Anyway, so June Cleaver and I went to the Home Goods. She herded all four kids in and out with ease and patience and never raised her voice not one time – and I don’t think I even heard her ever say STOP, QUIT or DO YOU WANT ME TO BUST YOU?
On top of that, she did minor surgery while she was here. Right in my darn dining room.
I’ve had two skin-tags for a number of months right on my waist line.
Sheesh. Who admits that on their blog?
Unfortunately, she left her Doctor bag at home, but when I mentioned I had two skin tags and asked if she could take them off, she was all, I’ll need something sharp, some alcohol, and some gauze.
Next thing I knew, McDaddy emerged from the basement steps yielding a crazy-shaped razor blade and Michelle began wiping it down with alcohol. I pulled down my waist band, exposed my midsection, and before I knew what was happening, June Cleaver in her hot little yellow skirt was sawing away at my skin-tag. I say “sawing” because McDaddy’s razor turned out to be not the sharpest razor in the medicine cabinet or wherever he dug it out of. It hurt like crazy, but seeing as how Michelle was saving me a couple hundred bucks, I couldn’t complain.
Yes, that might be a first.
A few months back, my friend, Cindy suggested I tie a piece of dental floss or thread around the skin-tag and leave it for a couple of days. Eventually, she continued, the blood flow would be cut off and the skin-tag would fall off. She said it would be “just like castrating a calf” but at that very minute, two measly skin-tags didn’t seem like such a big deal after all.
Oh, and its worth mentioning that Michelle rolled her eyes when I mentioned that I visit Diagnose Me Dot Com on a regular basis.
Early Saturday morning, McDaddy’s parents came out and brought three of our nieces. The kids had a great time running and laughing and playing while the adults sat around waiting for pictures of our husbands / kids to magically appear on our iPhones via text to confirm that they were still alive.
I wish I was kidding.

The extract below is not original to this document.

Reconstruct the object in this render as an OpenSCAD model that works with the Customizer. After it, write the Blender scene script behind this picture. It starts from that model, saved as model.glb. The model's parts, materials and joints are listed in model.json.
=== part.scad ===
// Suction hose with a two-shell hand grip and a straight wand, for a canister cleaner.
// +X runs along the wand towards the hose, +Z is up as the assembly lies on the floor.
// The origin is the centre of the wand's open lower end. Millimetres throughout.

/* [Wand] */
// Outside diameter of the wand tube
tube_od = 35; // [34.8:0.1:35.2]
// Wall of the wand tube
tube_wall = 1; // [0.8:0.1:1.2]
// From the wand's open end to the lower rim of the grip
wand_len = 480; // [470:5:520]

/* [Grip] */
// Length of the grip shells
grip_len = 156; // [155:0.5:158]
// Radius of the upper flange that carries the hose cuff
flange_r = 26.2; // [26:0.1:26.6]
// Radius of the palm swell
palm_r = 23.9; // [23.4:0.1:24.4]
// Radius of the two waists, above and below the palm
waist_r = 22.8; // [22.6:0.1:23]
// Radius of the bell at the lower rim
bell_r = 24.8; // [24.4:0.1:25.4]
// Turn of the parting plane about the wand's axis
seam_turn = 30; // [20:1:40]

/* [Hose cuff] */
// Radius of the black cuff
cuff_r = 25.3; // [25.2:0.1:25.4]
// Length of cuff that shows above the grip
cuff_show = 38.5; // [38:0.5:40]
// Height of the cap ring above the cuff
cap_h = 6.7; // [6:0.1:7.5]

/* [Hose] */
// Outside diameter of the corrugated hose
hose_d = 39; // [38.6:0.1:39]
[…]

But these were some HUGE rocks, y’all.
It’s all fun and games until the kids are all hovered around the hamster cage asking “Why is Apollo on his side?”
When I went over to check it out, I knew exactly why Apollo was on his side.

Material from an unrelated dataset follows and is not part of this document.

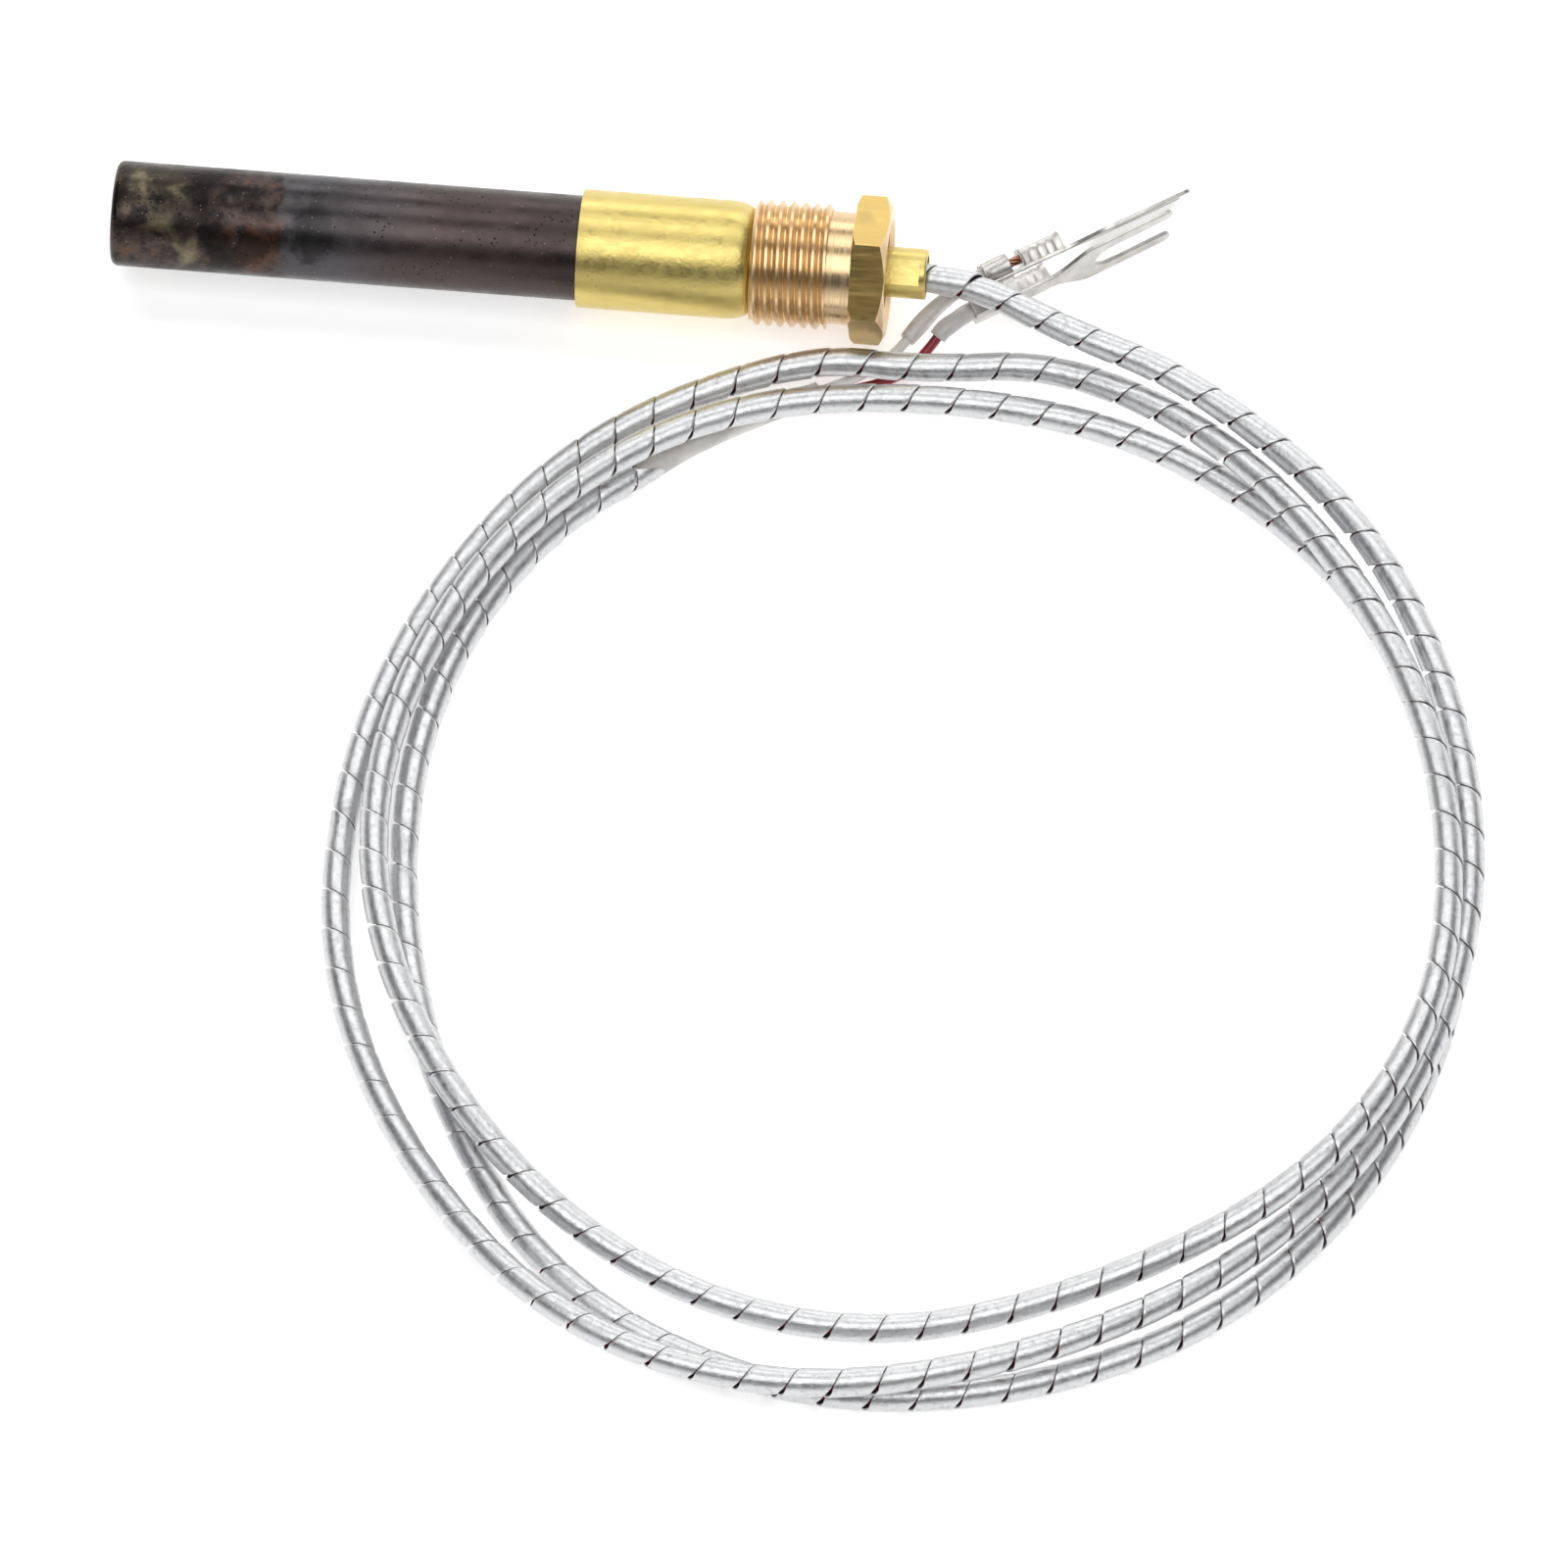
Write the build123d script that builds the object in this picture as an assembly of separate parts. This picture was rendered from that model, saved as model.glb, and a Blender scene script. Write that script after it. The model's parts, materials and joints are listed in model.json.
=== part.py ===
"""Thermopile generator for a gas pilot: hot tube, brass cold-end sleeve, loose mounting nut, armoured lead.

Frame: origin on the probe's axis at the front face of the mounting nut, +X along the axis from the closed hot
end towards the lead, +Z up. The part lies on a flat surface FLOOR_Z below the axis. Millimetres throughout.
"""

from build123d import *
from math import cos, pi, radians, sin, tan
import os

os.makedirs("parts", exist_ok=True)

# ---- driving dimensions ----

# Hot tube: half inch stainless, closed at its far end.
HOT_TUBE_OD = 12.7
HOT_TUBE_WALL = 0.5
HOT_END_THICK = 0.8
HOT_TIP_X = -77.4
HOT_TIP_EDGE_R = 0.9
HOT_TUBE_INSERT = 8.0  # how far it goes into the brass sleeve

# Cold-end sleeve: nine sixteenths of an inch, drawn down to the neck.
SLEEVE_OD = 14.29
SLEEVE_WALL = 0.75
SLEEVE_FRONT_X = -20.9
SHOULDER_LENGTH = 3.2  # the shoulder is a quarter of an ellipse, this long
SHOULDER_DROP = 1.35  # and this deep
NECK_OD = 6.1
NECK_WALL = 0.75
NECK_END_X = 21.0
NECK_BLEND_R = 0.8
NECK_RIM_R = 0.3

# Pressed flats that grip the lead in the neck.
FLAT_FROM_X = 14.6
FLAT_TO_X = 20.2
FLAT_DEPTH = 0.4
FLAT_TURN = 30.0  # degrees from straight up, towards -Y

# Mounting nut: PG9 thread, 18 threads per inch, 5/8 inch hexagon.
THREAD_OD = 15.2
THREAD_PITCH = 1.411
THREAD_DEPTH = 0.67
THREAD_LENGTH = 9.2
THREAD_LEAD_IN = 0.45
THREAD_CREST = 0.32
THREAD_ROOT = 0.12
GROOVE_START = 1.2  # turns of groove cut in front of the nut
RELIEF_OD = 13.6
RELIEF_LENGTH = 3.0
HEX_AF = 15.875
HEX_LENGTH = 4.2
HEX_TURN = 12.2  # degrees from a corner straight up, towards -Y
HEX_REAR_TURN_R = HEX_AF / 2 - 0.15  # the flats are turned back to this at the rear
HEX_FRONT_TURN_R = HEX_AF / 2 + 0.45
HEX_TURN_SLOPE = 30.0
NUT_BORE = 11.8
NUT_COUNTERSINK = 0.55
NUT_LENGTH = THREAD_LENGTH + RELIEF_LENGTH + HEX_LENGTH

# The surface the part lies on: level with the hexagon's lowest corner.
HEX_CORNER_R = HEX_AF / 2 / cos(pi / 6)
FLOOR_Z = -HEX_CORNER_R * cos(radians(HEX_TURN))

# Thermopile inside the hot tube.
COUPLES = 24
LEG_RING_R = 4.45
LEG_WIDTH = 0.34
LEG_THICK = 0.3
LEG_HOT_X = -74.4
LEG_COLD_X = -9.4
JUNCTION_LENGTH = 0.8
CORE_R = 3.9
CORE_HOT_X = -73.6
CORE_COLD_X = -9.8
CORE_BORE_R = 0.8
MICA_R = 5.25
MICA_THICK = 0.3
DISC_THICK = 0.8
DISC_R = 5.6
DISC_HOLE_R = 0.5
DISC_GAP = 0.3  # between the cold junctions and their disc
HOT_DISC_X = HOT_TIP_X + 0.9
MICA_HOT_X = HOT_TIP_X + 2.0
POTTING_R = 6.1
POTTING_FROM_X = -6.6
POTTING_TO_X = -3.4
SPLICE_R = 0.6
SPLICE_BORE = 0.42
SPLICE_LENGTH = 1.3

# Lead: spiral aluminium armour round two insulated conductors.
ARMOUR_OD = 3.5
ARMOUR_ID = 3.0
LEAD_OD = 1.2
LEAD_ID = 0.84
CONDUCTOR_OD = 0.56
LEAD_OFFSET = 0.68  # each lead's height above or below the armour's centre line
BUSH_OD = 4.4
BUSH_ID = 3.7
BUSH_LENGTH = 7.0
BUSH_END_X = NECK_END_X - 0.4
POTTING_HOLE_R = LEAD_OD / 2 + 0.12

# Grey sleeves.
OUTER_SLEEVE_OD = 3.3
OUTER_SLEEVE_ID = 2.86
TERMINAL_SLEEVE_OD = 2.3
TERMINAL_SLEEVE_ID = 1.5
SLEEVE_GAP = 0.3  # between the armour's cut end and the outer sleeve
OUTER_SLEEVE_SHARE = 0.8  # how far along the tail's last run the outer sleeve reaches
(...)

Apollo had checked out and moved up to his DE-LUXE apartment cage in the sky.
And so I had to act all casual and pretend that he was just resting comfortably until I could get my kids into the bathroom to break the news that Apollo was gone.
A few months back, one of the hamsters began bullying the other one. I did some research on HamstersGoneWild.com and discovered they would have to be split up. So, for the last few months, I’ve been cleaning TWO cages.

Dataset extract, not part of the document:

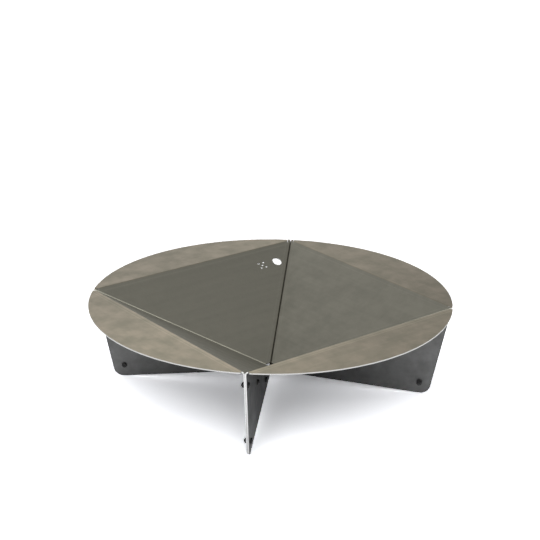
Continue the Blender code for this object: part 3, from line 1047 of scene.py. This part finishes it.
def screw_outline():
    """Half the screw's section, from the middle of the head to the middle of the tip."""
    land = SOCKET_ACROSS / 2 / cos(pi / 6) + HEAD_LAND
    outline = [(0, HEAD_HEIGHT)]
    for i in range(DOME_STEPS + 1):
        angle = pi / 2 * i / DOME_STEPS
        across = land + (HEAD_DIAMETER / 2 - land) * sin(angle)
        outline.append((across, HEAD_RIM + (HEAD_HEIGHT - HEAD_RIM) * cos(angle)))
    shank = BOLT_DIAMETER / 2
    core = shank - THREAD_DEPTH
    thread_start = THREAD_TURNS * THREAD_PITCH - shank_length
    outline += [(HEAD_DIAMETER / 2 - HEAD_CHAMFER, 0), (shank, 0), (shank, thread_start)]
    outline += [(core, thread_start - THREAD_DEPTH), (core, TIP_CHAMFER - shank_length)]
    return outline + [(core - TIP_CHAMFER, -shank_length), (0, -shank_length)]


socket = prism("socket", SOCKET_ACROSS, HEAD_HEIGHT - SOCKET_DEPTH, 2 * HEAD_HEIGHT)
screw_blank = turned_mesh("screw_blank", screw_outline(), SCREW_STEPS, socket)
print("screw blank:", len(screw_blank.polygons), "faces")

# %% [markdown]
# ## The thread
#
# The thread only shows where the tip stands out of the nut, but that is where a close look
# goes, so it is real. A bump pattern would do from far away. Here a Geometry Nodes spiral with
# a diamond section is sunk to half its width in a core of the right diameter.

# %% Wind the thread
THREAD_STEPS = 28


def joined(tree, *parts):
    both = add(tree, "GeometryNodeJoinGeometry")
    for part in parts:
        tree.links.new(part, both.inputs[0])
    return both.outputs[0]


def thread_tree():
    sizes = {"Radius": "Float", "Ridge": "Float", "Turns": "Float", "Height": "Float"}
    tree, given, made = new_geometry_tree("Rolled Thread", **sizes, Bottom="Vector")
    winding = {"Resolution": THREAD_STEPS, "Rotations": given["Turns"], "Height": given["Height"]}
    radii = {"Start_Radius": given["Radius"], "End_Radius": given["Radius"]}
    helix = result(tree, "GeometryNodeCurveSpiral", **winding, **radii)
    level_section = result(tree, "GeometryNodeSetCurveNormal", mode="Z_UP", Curve=helix)
    diamond = result(tree, "GeometryNodeCurvePrimitiveCircle", Resolution=4, Radius=given["Ridge"])
    section = {"Profile_Curve": diamond, "Fill_Caps": True}
    ridge = result(tree, "GeometryNodeCurveToMesh", Curve=level_section, **section)
    moved = result(tree, "GeometryNodeTransform", Geometry=ridge, Translation=given["Bottom"])
    return hand_out_coated(tree, given, made, joined(tree, moved, given["Geometry"]))


screw_item = in_workshop("screw", screw_blank)
thread_bottom = (0, 0, THREAD_PITCH / 2 - shank_length)
add_tree(
    screw_item,
    thread_tree(),
    Radius=BOLT_DIAMETER / 2 - THREAD_DEPTH,
    Ridge=THREAD_DEPTH,
    Turns=float(THREAD_TURNS - 1),
    Height=THREAD_PITCH * (THREAD_TURNS - 1),
    Bottom=thread_bottom,
    Finish=black_oxide,
)
screw = finished_mesh(screw_item, "screw")
print("screw:", len(screw.polygons), "faces")

# %% [markdown]
# ## Hexagon nuts
#
# A nut is cut from hexagon bar, and its corners are turned off at both ends. It is modelled in
# just that way: the part of a prism that lies inside a barrel with two cones. The bore gets a
# small countersink at each end, because every real nut has one to lead the screw in.

# %% Shape the nut
NUT_CHAMFER = radians(30)
NUT_COUNTERSINK = 0.0005
BORE_RADIUS = 0.0041
# Both cutting cones run on past the nut's faces, so that no two faces share a plane
RUN_ON = 0.001
# The barrel is this much wider than the hexagon's corners
BARREL_ROOM = 0.0003
BARREL_STEPS = 64
BORE_STEPS = 36


def both_ends(upper):
    """An outline that is the same at both ends of the nut, from its upper half."""
    return upper + [(across, NUT_HEIGHT - height) for across, height in reversed(upper)]


def nut_mesh():
    flat = NUT_ACROSS / 2
    corner = flat / cos(pi / 6) + BARREL_ROOM
    fall = (corner - flat) * tan(NUT_CHAMFER)
    point = flat - RUN_ON / tan(NUT_CHAMFER)
    past = NUT_HEIGHT + RUN_ON
    outline = both_ends([(0, past), (point, past), (corner, NUT_HEIGHT - fall)])
    barrel = in_workshop("barrel", turned_mesh("barrel", outline, BARREL_STEPS))
    sink = BORE_RADIUS + NUT_COUNTERSINK + RUN_ON
    outline = both_ends([(0, past), (sink, past), (BORE_RADIUS, NUT_HEIGHT - NUT_COUNTERSINK)])
    bore = in_workshop("bore", turned_mesh("bore", outline, BORE_STEPS))
    item = prism("nut", NUT_ACROSS, 0, NUT_HEIGHT)
    keep = item.modifiers.new("turned corners", "BOOLEAN")
    keep.operation = "INTERSECT"
    keep.solver = "EXACT"
    keep.object = barrel
    cut_with(item, bore)
    mesh = finished_mesh(item, "nut")
    for used in (barrel, bore):
        bpy.data.objects.remove(used)
    return mesh


nut = nut_mesh()
print("nut:", len(nut.polygons), "faces")

# %% [markdown]
# ## Set the fasteners in each leg
#
# Sixteen screws and sixteen nuts follow one rule: three along a line and one in the foot, each
# left at whatever angle the key stopped at. That is a job for a tree. It takes the fastener as
# its geometry and puts it on the points of a row and a foot, tilted to point out of the leg,
# with a random spin from a fixed seed.

# %% The leg fastener tree
def fastener_tree():
    row_inputs = {"Row_Start": "Vector", "Row_End": "Vector", "Row_Count": "Int"}
    other_inputs = {"Foot": "Vector", "Tilt": "Vector", "Spin_Seed": "Int"}
    tree, given, made = new_geometry_tree("Leg Fasteners", **row_inputs, **other_inputs)
    ends = {"Start_Location": given["Row Start"], "Offset": given["Row End"]}
    row = result(tree, "GeometryNodeMeshLine", mode="END_POINTS", Count=given["Row Count"], **ends)
    foot = result(tree, "GeometryNodeMeshLine", mode="OFFSET", Count=1, Start_Location=given["Foot"])
    tilt = result(tree, "FunctionNodeEulerToRotation", Euler=given["Tilt"])
    seated = {"Points": joined(tree, foot, row), "Instance": given["Geometry"], "Rotation": tilt}
    placed = result(tree, "GeometryNodeInstanceOnPoints", **seated)
    angle = add(tree, "FunctionNodeRandomValue", data_type="FLOAT", i3=2 * pi, Seed=given["Spin Seed"])
    about_axis = result(tree, "ShaderNodeCombineXYZ", Z=angle.outputs[1])
    turn = result(tree, "FunctionNodeEulerToRotation", Euler=about_axis)
    spun = result(tree, "GeometryNodeRotateInstances", Instances=placed, Rotation=turn)
    return hand_out_coated(tree, given, made, spun)


leg_fasteners = fastener_tree()
print("leg fastener tree with", len(leg_fasteners.nodes), "nodes")

# %% Screws and nuts for the four legs
LEGS = {
    "front": radians(-90),
    "right": radians(0),
    "back": radians(90),
    "left": radians(180),
}
# Heads are on this side of every leg, and nuts on the other
HEAD_SIDE = 1
# The nuts' random turns come from seeds this far past the screws'
NUT_SEEDS = 10


def seat_fasteners(leg, turn, kind, mesh, side, seed):
    """The four screws or nuts of one leg, seated on one of its faces."""
    def on_face(place):
        return (place.x, side * seat, place.y)

    item = in_workshop(kind, mesh)
    add_tree(
        item,
        leg_fasteners,
        Row_Start=on_face(bolt_row[0]),
        Row_End=on_face(bolt_row[1]),
        Row_Count=ROW_BOLTS,
        Foot=on_face(foot_bolt),
        Tilt=(-side * pi / 2, 0, 0),
        Spin_Seed=seed,
        Finish=black_oxide,
    )
    made = finished_mesh(item, "%s_leg_%ss" % (leg, kind))
    made.materials.clear()
    made.materials.append(black_oxide)
    made.transform(Matrix.Translation((0, 0, RIM_HEIGHT)) @ Matrix.Rotation(turn, 4, "Z"))
    nodes = ["leg_%s_%s_%d" % (leg, kind, i + 1) for i in range(ROW_BOLTS + 1)]
    return dress(made.name, shade(made, made.name), nodes)


for seed, (leg, turn) in enumerate(LEGS.items()):
    screws = seat_fasteners(leg, turn, "bolt", screw, HEAD_SIDE, seed)
    nuts = seat_fasteners(leg, turn, "nut", nut, -HEAD_SIDE, seed + NUT_SEEDS)
    print(leg, "leg:", len(screws.data.polygons), "+", len(nuts.data.polygons), "faces")

# %% Clear the workshop away
for item in list(workshop.objects):
    bpy.data.objects.remove(item)
bpy.data.collections.remove(workshop)

# %% [markdown]
# ## A white studio
#
# The floor is a white sweep that runs out white in every direction, so the only grey on it is
# the pit's own shadow. More light would do that too, but it would also bleach the steel, so the
# white is the floor's own colour, and only where it is looked at, straight or in a mirror. It is
# brightest close to the pit, which keeps the shadow light without making the far floor glare.

# %% Floor
FLOOR_SIZE = 24.0
FLOOR_DROP = 0.0004
# Colours close to the pit and further out, and the reach within which one fades to the other
FLOOR_CLOSE = (2.50, 2.52, 2.60, 1)
FLOOR_FAR = (1.40, 1.40, 1.40, 1)
CLOSE_REACH = 0.55
FAR_REACH = 0.80
# Colour for all light that isn't looked at
FLOOR_UNSEEN = (0.8, 0.8, 0.8, 1)


def white_floor():
    shape = bmesh.new()
    bmesh.ops.create_grid(shape, x_segments=1, y_segments=1, size=FLOOR_SIZE / 2)
    mesh = mesh_of(shape, "floor")
    floor = in_scene("floor", mesh)
    floor.location.z = -FLOOR_DROP
    material = bpy.data.materials.new("white_sweep")
    material.use_nodes = True
    tree = material.node_tree
    tree.nodes.remove(tree.nodes["Principled BSDF"])
    from_pit = vector_calc(tree, "LENGTH", add(tree, "ShaderNodeTexCoord").outputs["Object"])
    fade = mapped(tree, from_pit, smooth=True, From_Min=CLOSE_REACH, From_Max=FAR_REACH)
    colour = mixed(tree, fade, FLOOR_CLOSE, FLOOR_FAR)
    seen = result(tree, "ShaderNodeBsdfDiffuse", Color=colour)
    unseen = result(tree, "ShaderNodeBsdfDiffuse", Color=FLOOR_UNSEEN)
    path = add(tree, "ShaderNodeLightPath").outputs
    looked_at = path["Is Camera Ray"]
    for other in ("Is Glossy Ray", "Is Transmission Ray"):
        looked_at = calc(tree, "MAXIMUM", looked_at, path[other])
    mix = result(tree, "ShaderNodeMixShader", i0=looked_at, i1=unseen, i2=seen)
    wire(tree, tree.nodes["Material Output"], Surface=mix)
    mesh.materials.append(material)
    return floor


floor = white_floor()
print("floor at height", round(floor.location.z, 4))

# %% [markdown]
# ## Light in the room
#
# Steel has no look of its own: it shows the room. Lamps would leave hard shapes in it, so the
# room is a world of a few soft patches of light, each with a direction, a spread and a strength.
# The rim mirrors what stands low behind it, the walls mirror what hangs higher, and the legs and
# cut edges mirror the floor and what is behind the camera. One large weak lamp overhead gives
# the shadow its middle.

# %% World and lamp
ROOM_BASE = 0.20
# Azimuth from +X and height of each patch's middle in degrees, its spread and its strength
ROOM_PATCHES = [
    (90, 10, 52, 0.413),
    (135, 12, 52, 0.652),
    (266, 40, 52, 2.26),
    (20, 40, 35, 0.262),
    (340, 30, 40, 0.4),
]
LAMP_PLACE = Vector((0, 0.2, 2.6))
LAMP_AIM = Vector((0, 0, 0.2))
LAMP_SIZE = 2.0
LAMP_POWER = 3.2


def soft_patch(tree, direction, azimuth, height, spread, strength):
    """A round patch of light in the room that fades out towards its spread."""
    flat = cos(radians(height))
    middle = (cos(radians(azimuth)) * flat, sin(radians(azimuth)) * flat, sin(radians(height)))
    facing = vector_calc(tree, "DOT_PRODUCT", direction, middle)
    return mapped(tree, facing, smooth=True, From_Min=cos(radians(spread)), To_Max=strength)


def soft_world():
    world = bpy.data.worlds.new("white_room")
    world.use_nodes = True
    tree = world.node_tree
    direction = add(tree, "ShaderNodeTexCoord").outputs["Generated"]
    light = ROOM_BASE
    for patch in ROOM_PATCHES:
        light = calc(tree, "ADD", light, soft_patch(tree, direction, *patch))
    room = result(tree, "ShaderNodeBackground", Color=light)
    white = result(tree, "ShaderNodeBackground", Color=(1, 1, 1, 1))
    camera_ray = add(tree, "ShaderNodeLightPath").outputs["Is Camera Ray"]
    mix = result(tree, "ShaderNodeMixShader", i0=camera_ray, i1=room, i2=white)
    wire(tree, tree.nodes["World Output"], Surface=mix)
    bpy.context.scene.world = world


def overhead_lamp():
    light = bpy.data.lights.new("overhead", "AREA")
    light.shape = "SQUARE"
    light.size = LAMP_SIZE
    light.energy = LAMP_POWER
    lamp = in_scene("overhead", light)
    lamp.location = LAMP_PLACE
    lamp.rotation_euler = (LAMP_AIM - LAMP_PLACE).to_track_quat("-Z", "Y").to_euler()


soft_world()
overhead_lamp()
print("a room of", len(ROOM_PATCHES), "soft patches, and a lamp of", LAMP_POWER, "W")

I’m embarrassed to say that one of my first reactions to Apollo’s passing was that I was back to cleaning only one cage.
Sad, I know. But that big cage is a pain in the rear, and to be fair, I only signed up to clean one cage.
And I know that at least three of you just went to Google to visit Hamsters Gone Wild Dot Com.
I made the decision to leave Apollo in his cage because it seemed better than the alternative.
Michelle and the kids left after Stevie’s game, but before Alex had All-Star practice. We were at the baseball field until well after 8 PM. We ran through McDonald’s and came home to eat before taking care of business. As the four of us sat around the dining room table, we talked about how much we’d miss Apollo. That’s also when McDaddy mentioned that he had removed Apollo from his cage and placed him in a Ziploc bag and placed him out on the deck until he could dig a hole. When Stevie asked if we were going to put Apollo in a box, I mentioned that we didn’t have a small box appropriate for a proper burial. Stevie – a problem solver at heart – immediately held up his Quarter Pounder box and suggested that is was the perfect size for Apollo.
And so Apollo McHamster will always be remembered as the hamster we buried in the Quarter Pounder box.
Which is crazy, because he was a dwarf hamster and that’s just about what he weighed.